J’allais oublier une dernière calomnie, la calomnie à propos de M. de Fersen ; mais celle-ci a pour garant moins encore que le témoignage de M. de Besenval ou de M. de Lauzun : elle n’a pour elle que la parole de M. de Talleyrand[2].

Que reste-t-il d’accusateurs à Marie-Antoinette ? Ses défenseurs : ceux-là qui ont dit que ce serait mal servir la mémoire de la Reine que « de tout nier, » qu’il fallait faire une part à ses faiblesses, passer condamnation sur les fragilités de son sexe et de l’humanité, et qu’il lui resterait encore assez de nobles vertus pour mériter la pitié, la sympathie, l’estime même de la postérité. Singuliers historiens ! pour prêter cette facilité à l’histoire et compromettre sa morale jusqu’à cette indulgence ! Amis

  1. Mémoires de Mme Campan, vol.

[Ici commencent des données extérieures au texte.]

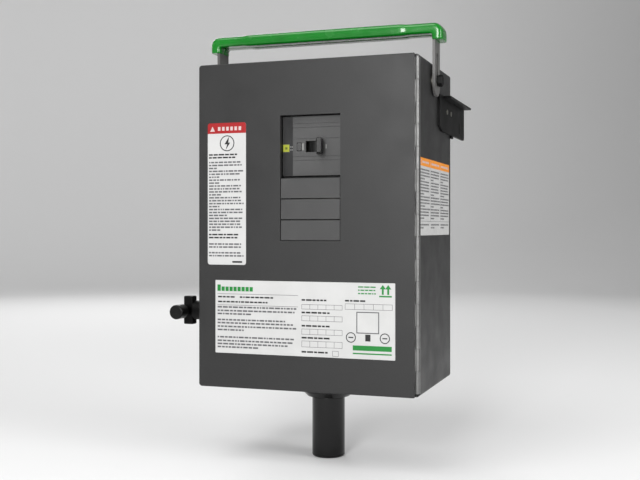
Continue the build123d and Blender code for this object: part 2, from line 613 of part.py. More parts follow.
with BuildPart() as breaker_toggle:
    tilt = math.radians(TOGGLE_TILT)
    along = Vector(math.sin(tilt), -math.cos(tilt), 0)
    across = Vector(math.cos(tilt), math.sin(tilt), 0)
    # A hub and a shutter that closes the slot, turned about the pivot
    with BuildSketch(Plane.XY.offset(CASE_MID_Z - DRUM_H / 2)) as drum_outline:
        with Locations((TOGGLE_X, TOGGLE_Y)):
            with BuildLine():
                half = 40.0
                start = TOGGLE_TILT - 90 - half
                arc = CenterArc((TOGGLE_X, TOGGLE_Y), TOGGLE_DRUM_R, start, 2 * half)
                Line(arc @ 1, (TOGGLE_X, TOGGLE_Y))
                Line((TOGGLE_X, TOGGLE_Y), arc @ 0)
            make_face()
            Circle(5.0)
    extrude(amount=DRUM_H)
    grip_plane = Plane(origin=toggle_pivot, x_dir=across, z_dir=along)
    with BuildSketch(grip_plane.offset(TOGGLE_DRUM_R - 2)):
        Rectangle(5.0, TOGGLE_SLOT_H - 1.2)
    extrude(amount=8.0)
    with BuildSketch(grip_plane.offset(28.8)):
        RectangleRounded(7.6, 19.4, 1.0)
    with BuildSketch(grip_plane.offset(46.0)):
        RectangleRounded(6.2, 18.2, 1.4)
    loft()
    tip = breaker_toggle.faces().sort_by(Axis(toggle_pivot, along))[-1]
    fillet(tip.edges(), 0.9)
    rod((TOGGLE_X, TOGGLE_Y, CASE_MID_Z - 12), UP, TOGGLE_PIN_R + 0.05, 24, Mode.SUBTRACT)
keep(breaker_toggle, "breaker_toggle")

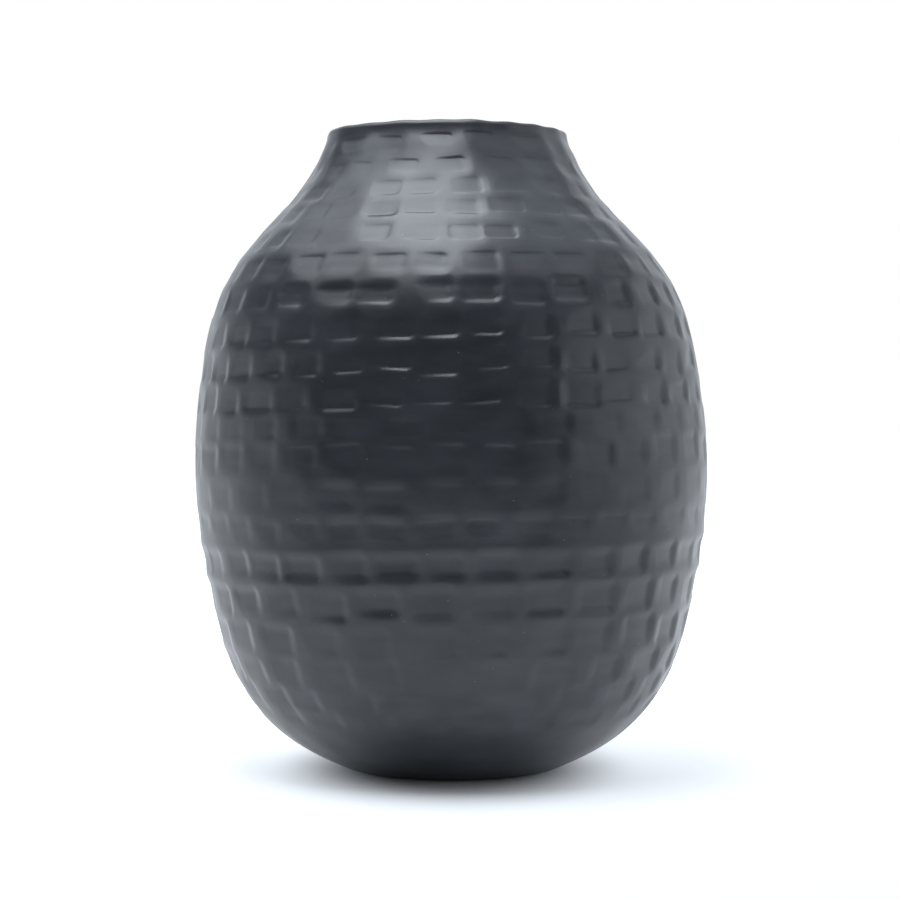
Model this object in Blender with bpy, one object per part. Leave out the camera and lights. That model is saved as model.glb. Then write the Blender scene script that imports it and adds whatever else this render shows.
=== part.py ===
"""A hand-built black clay jar, 280 mm tall, as the eight clay pieces that a coil potter joins.

The floor and foot are one pressed bowl. Seven coils are pinched onto it, one above the other, and
the last is the lip. Each joint is a scarf: the coil above laps down the inside of the wall below,
and a thin gap stands for the layer of slip that bonds them. Lengths are in metres, +Z is up, and
the origin is the middle of the flat underside.
"""

import math

import bmesh
import bpy
import numpy as np

MM = 0.001

# Driving dimensions.
HEIGHT = 280 * MM
FOOT_RADIUS = 46 * MM
BELLY_RADIUS = 113 * MM
MOUTH_RADIUS = 52 * MM
FLOOR_THICKNESS = 7 * MM

# The outside, foot to lip: (height, radius). One smooth curve runs through these stations.
OUTLINE = (
    (0, FOOT_RADIUS),
    (12 * MM, 69.5 * MM),
    (40 * MM, 95 * MM),
    (80 * MM, 107 * MM),
    (130 * MM, BELLY_RADIUS),
    (170 * MM, 110 * MM),
    (200 * MM, 104 * MM),
    (220 * MM, 94.5 * MM),
    (240 * MM, 77.5 * MM),
    (262 * MM, 60 * MM),
    (HEIGHT, MOUTH_RADIUS),
)

# Wall thickness at a height: heavy at the foot, where the clay carries the jar, and thin at the lip.
WALL = (
    (0, 6.8 * MM),
    (60 * MM, 6.2 * MM),
    (130 * MM, 5.6 * MM),
    (230 * MM, 5.2 * MM),
    (HEIGHT, 4.2 * MM),
)

# The pieces, bottom up, each with the height where its outer face ends.
PIECES = (
    ("base_bowl", 34.5 * MM),
    ("foot_wall_coil", 70.5 * MM),
    ("lower_belly_coil", 101 * MM),
    ("belly_coil", 146 * MM),
    ("upper_belly_coil", 185 * MM),
    ("shoulder_coil", 224.5 * MM),
    ("neck_coil", 265 * MM),
    ("lip_coil", HEIGHT),
)
SCARF = 8 * MM  # how far a joint runs down the wall between the outer face and the inner one
SLIP_GAP = 0.6 * MM  # measured along the wall; across the slanted joint it is about 0.3 mm
FLOOR_FILLET = 6 * MM  # length of the slope where the floor meets the wall

SEGMENTS = 60  # faces round the jar
STEP = 9.5 * MM  # length of a face along the wall
LIP_STEPS = 6  # faces round the lip's rounded edge
TABLE_POINTS = 2000  # points that the outline is read from

# Burnished black clay.
CLAY_COLOUR = (0.026, 0.028, 0.032)
CLAY_ROUGHNESS = 0.38
SMOOTH_ANGLE = math.radians(40)  # edges sharper than this stay crisp


def natural_spline(knots, values, at):
    """The natural cubic spline through values at knots, read at the places in at."""
    span = np.diff(knots)
    count = len(knots)
    rows = np.eye(count)
    turn = np.zeros(count)
    for i in range(1, count - 1):
        rows[i, i - 1 : i + 2] = span[i - 1], 2 * (span[i - 1] + span[i]), span[i]
        turn[i] = 6 * ((values[i + 1] - values[i]) / span[i] - (values[i] - values[i - 1]) / span[i - 1])
    bend = np.linalg.solve(rows, turn)
    i = np.clip(np.searchsorted(knots, at, side="right") - 1, 0, count - 2)
    a = (knots[i + 1] - at) / span[i]
    b = 1 - a
    cubic = ((a**3 - a) * bend[i] + (b**3 - b) * bend[i + 1]) * span[i] ** 2 / 6
    return a * values[i] + b * values[i + 1] + cubic


class Wall:
    """The jar's wall. A place on it is its length along the outside from the foot's edge."""

    def __init__(self):
        stations = np.array(OUTLINE)
        chord = np.hypot(*np.diff(stations, axis=0).T)
        knots = np.concatenate([[0], np.cumsum(chord)])
        at = np.linspace(0, knots[-1], TABLE_POINTS)
        self.height = natural_spline(knots, stations[:, 0], at)
        self.radius = natural_spline(knots, stations[:, 1], at)
        steps = np.hypot(np.diff(self.height), np.diff(self.radius))
        self.place = np.concatenate([[0], np.cumsum(steps)])
        self.spread = np.gradient(self.radius, self.place)
        self.rise = np.gradient(self.height, self.place)

    def place_at(self, height):
        return float(np.interp(height, self.height, self.place))

    def outer(self, place):
        """(radius, height) on the outer face."""
        return (
            float(np.interp(place, self.place, self.radius)),
            float(np.interp(place, self.place, self.height)),
        )

    def inner(self, place):
        """(radius, height) on the inner face, straight in through the wall."""
        radius, height = self.outer(place)
        thickness = float(np.interp(height, *zip(*WALL)))
        spread = float(np.interp(place, self.place, self.spread))
        rise = float(np.interp(place, self.place, self.rise))
        return radius - thickness * rise, height + thickness * spread


def face(side, start, end):
    """Evenly spaced points on one side of the wall, from place start to place end."""
    count = math.ceil((end - start) / STEP)
    return [side(place) for place in np.linspace(start, end, count + 1)]


def bowl_profile(wall, high):
    """The pressed bowl from the axis out along the underside, up the wall, and back down to the floor."""
    outside = face(wall.outer, 0, high)
    inside = face(wall.inner, 0, high - SCARF)
    clear_of_floor = [point for point in inside if point[1] > FLOOR_THICKNESS + FLOOR_FILLET / 4]
    lowest = clear_of_floor[0][0]
    return [
        (0, 0),
        *outside,
        *clear_of_floor[::-1],
        (lowest - FLOOR_FILLET, FLOOR_THICKNESS),
        (0, FLOOR_THICKNESS),
    ]


def coil_profile(wall, low, high):
    """One coil between two joints, as a closed loop."""
    outside = face(wall.outer, low, high)
    inside = face(wall.inner, low - SCARF, high - SCARF)
    return [*outside, *inside[::-1]]


def lip_profile(wall, low):
    """The last coil, as a closed loop. Its top is a half round as wide as the wall."""
    high = wall.place_at(HEIGHT - WALL[-1][1] / 2)
    outside = face(wall.outer, low, high)
    inside = face(wall.inner, low - SCARF, high)
    (outer_r, outer_z), (inner_r, inner_z) = outside[-1], inside[-1]
    rounded = []
    for k in range(1, LIP_STEPS):
        turn = math.pi * k / LIP_STEPS
        middle = (outer_r + inner_r) / 2 + (outer_r - inner_r) / 2 * math.cos(turn)
        level = outer_z + (inner_z - outer_z) * k / LIP_STEPS
        rounded.append((middle, level + (HEIGHT - level) * math.sin(turn)))
    return [*outside, *rounded, *inside[::-1]]


def black_clay(piece):
    material = bpy.data.materials.new(f"{piece}_clay")
    material.use_nodes = True
    shader = material.node_tree.nodes["Principled BSDF"]
    shader.inputs["Base Color"].default_value = (*CLAY_COLOUR, 1)
    shader.inputs["Roughness"].default_value = CLAY_ROUGHNESS
    shader.inputs["Metallic"].default_value = 0
    return material


def turned(name, profile):
    """A clay solid of revolution about +Z. A profile is a closed loop unless it starts on the axis."""
    work = bmesh.new()
    points = [work.verts.new((radius, 0, height)) for radius, height in profile]
    edges = [work.edges.new(pair) for pair in zip(points, points[1:])]
    if profile[0][0] > 0:
        edges.append(work.edges.new((points[-1], points[0])))
    bmesh.ops.spin(
        work,
        geom=[*points, *edges],
        cent=(0, 0, 0),
        axis=(0, 0, 1),
        angle=2 * math.pi,
        steps=SEGMENTS,
        use_merge=True,
    )
    bmesh.ops.remove_doubles(work, verts=work.verts, dist=0.001 * MM)
    bmesh.ops.recalc_face_normals(work, faces=work.faces)
    mesh = bpy.data.meshes.new(name)
    work.to_mesh(mesh)
    work.free()
    mesh.shade_smooth()
    mesh.set_sharp_from_angle(angle=SMOOTH_ANGLE)
    mesh.materials.append(black_clay(name))
    piece = bpy.data.objects.new(name, mesh)
    bpy.context.scene.collection.objects.link(piece)
    return piece


def main():
    for old in list(bpy.data.objects):
        bpy.data.objects.remove(old)
    wall = Wall()
    jar = bpy.data.objects.new("jar", None)
    bpy.context.scene.collection.objects.link(jar)
    low = 0
    for name, top in PIECES:
        high = wall.place_at(top)
        if name == "base_bowl":
            profile = bowl_profile(wall, high - SLIP_GAP / 2)
        elif name == "lip_coil":
            profile = lip_profile(wall, low + SLIP_GAP / 2)
        else:
            profile = coil_profile(wall, low + SLIP_GAP / 2, high - SLIP_GAP / 2)
        turned(name, profile).parent = jar
        low = high


main()
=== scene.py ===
"""The look of the black clay jar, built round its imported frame.

Each clay piece of the frame is shown by a finer one in the same place. The pieces share one skin, read
from the frame's own outline: up the outside, over the lip, and down the inside to the floor. The rows of
beaten marks, the ridges between them and the potter's finger furrows are all in the skin's shape.
A place on the skin is its length in metres from the middle of the underside.
"""

import math

import bpy
import numpy as np
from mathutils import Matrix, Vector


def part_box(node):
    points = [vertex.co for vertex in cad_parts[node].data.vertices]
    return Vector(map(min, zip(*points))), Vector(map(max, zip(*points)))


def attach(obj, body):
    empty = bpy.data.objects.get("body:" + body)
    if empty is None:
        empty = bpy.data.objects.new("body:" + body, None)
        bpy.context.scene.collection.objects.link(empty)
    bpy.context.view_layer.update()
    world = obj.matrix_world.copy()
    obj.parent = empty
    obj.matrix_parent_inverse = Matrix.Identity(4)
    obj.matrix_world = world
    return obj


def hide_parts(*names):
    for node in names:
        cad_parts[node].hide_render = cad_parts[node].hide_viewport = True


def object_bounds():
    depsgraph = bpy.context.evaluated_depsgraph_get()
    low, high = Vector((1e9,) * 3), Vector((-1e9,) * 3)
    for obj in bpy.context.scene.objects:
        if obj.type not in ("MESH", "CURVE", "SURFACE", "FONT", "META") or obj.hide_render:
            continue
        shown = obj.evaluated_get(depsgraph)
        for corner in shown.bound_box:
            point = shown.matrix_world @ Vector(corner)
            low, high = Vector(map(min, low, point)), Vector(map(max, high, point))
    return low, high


MM = 0.001
SEED = 11

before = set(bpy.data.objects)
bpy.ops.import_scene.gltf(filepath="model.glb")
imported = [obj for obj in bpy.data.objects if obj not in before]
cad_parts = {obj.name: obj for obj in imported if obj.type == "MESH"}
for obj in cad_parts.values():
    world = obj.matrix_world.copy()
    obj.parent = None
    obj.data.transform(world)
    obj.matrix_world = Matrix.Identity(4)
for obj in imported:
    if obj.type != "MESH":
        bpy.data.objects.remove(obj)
cad_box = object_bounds()

# Bottom up. The first piece is the bowl that holds the floor, and the last one is the lip.
NODES = sorted(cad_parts, key=lambda node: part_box(node)[1].z)
HEIGHT = cad_box[1].z
FRONT = -math.pi / 2  # the angle of the jar's front, which is towards -Y

# Reading the frame's outline.
TOUCHING = 0.01 * MM  # corners nearer than this to a plane are in it
ON_THE_SIDE = 0.1 * MM  # corners nearer than this to a side of the wall are on it
UNDERSIDE = 1 * MM  # corners lower than this are under the jar
OUTLINE_POINTS = 8000
FLOOR_SHARES = (0.8, 0.6, 0.4, 0.2, 0)  # places across the floor, as shares of its radius
FOOT_ROUND = 4 * MM  # how far the foot's rounding reaches, under the jar and up its side
FOOT_POINTS = 40
UNDER_POINTS = 60

# The skin's grids: fine on the outside, where the marks are, and a quarter as many columns inside.
COLUMNS = 840
COARSE = 4
INNER_COLUMNS = COLUMNS // COARSE
PLAIN_STEP = 1.1 * MM  # between rows below the marks
FINE_STEP = 0.55 * MM  # between rows from there up
INNER_STEP = 2.5 * MM  # between rows inside
FINE_FROM = 22 * MM  # the height where the fine rows start
LIP_INSIDE = 5 * MM  # how far down the inside of the lip they go
UNDER_START = 4 * MM  # the radius of the underside's first ring
UNDER_ROWS = 10
LONGEST_STEP = 4 * MM  # rings further apart than this face each other across a joint

# Rows of beaten marks, top down: height, marks to a turn, angle of one mark right of the front in
# degrees, width and height of a mark, depth, how much of the depth is in the steep lower edge (below
# zero, in a steep upper edge), and how much deeper the beater's lower edge went in than its upper one,
# as a share. Lengths are in millimetres.
ROWS = (
    (270.5, 17, -5.0, 13.0, 6.5, 0.55, -0.6, -0.5),
    (260.5, 19, 1.5, 14.0, 6.5, 0.60, -0.6, -0.2),
    (251.0, 23, 7.0, 13.5, 7.5, 0.75, 0.6, 0.3),
    (242.0, 27, 5.0, 13.5, 8.0, 0.80, 0.6, 0.3),
    (231.0, 30, 3.5, 13.0, 7.5, 0.80, 0.6, 0.1),
    (218.5, 31, 8.5, 14.0, 8.0, 0.80, -0.35, -0.1),
    (205.5, 31, 7.0, 14.0, 7.5, 1.15, 0.5, 0.0),
    (191.5, 33, 9.0, 14.0, 8.0, 1.20, 0.55, 0.4),
    (177.5, 35, 8.5, 13.5, 7.8, 1.20, 0.55, 0.4),
    (164.0, 34, 7.2, 14.0, 7.8, 1.20, 0.55, 0.4),
    (152.0, 33, 1.0, 13.5, 6.5, 0.60, 0.2, 0.0),
    (139.5, 34, 9.5, 14.5, 9.0, 0.80, -0.2, -0.1),
    (124.5, 32, 8.5, 14.0, 8.5, 0.50, -0.1, 0.0),
    (110.0, 37, 6.5, 12.5, 7.0, 0.60, -0.25, -0.7),
    (95.5, 33, 9.7, 14.5, 7.5, 1.20, -0.3, -0.1),
    (80.0, 29, 8.5, 15.5, 9.0, 1.25, -0.22, -0.1),
    (64.0, 27, 7.5, 16.0, 9.5, 1.25, -0.15, -0.1),
    (50.0, 26, 11.2, 15.5, 9.0, 1.25, -0.1, 0.0),
    (39.0, 25, 4.0, 14.0, 7.5, 1.05, -0.1, 0.0),
    (30.0, 24, 9.0, 13.0, 6.0, 0.75, 0.0, 0.0),
)
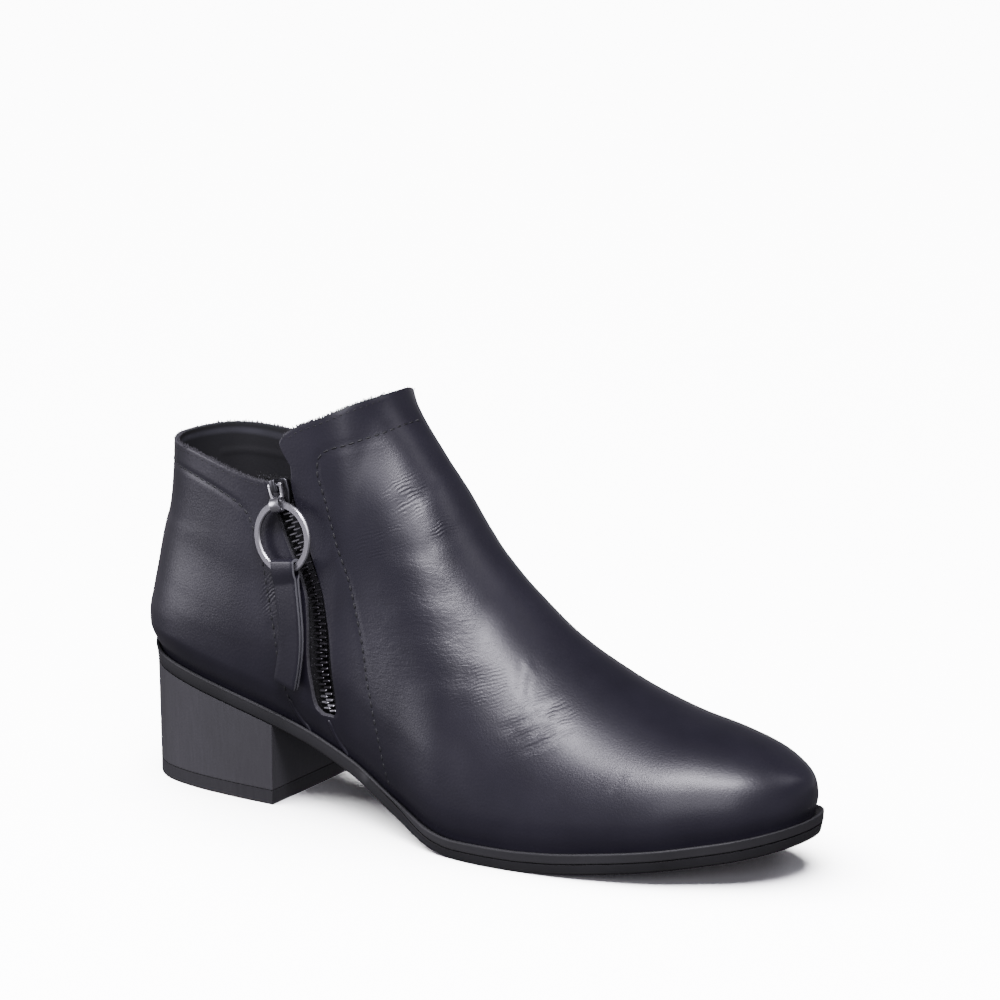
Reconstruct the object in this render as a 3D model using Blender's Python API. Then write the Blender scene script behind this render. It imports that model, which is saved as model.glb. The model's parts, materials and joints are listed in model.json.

I.
  2. Foreign reminiscences by lord Holland. — D’après tous les récits du temps, il faut le reconnaître pourtant, Fersen fut l’homme pour lequel la Reine eut l’amitié la plus vive, la plus tendre, la plus approchant le sentiment, ainsi que l’atteste la curieuse dépêche secrète du comte de Creutz, publiée par M. Geoffroy dans son livre sur Gustave III et la Cour de France.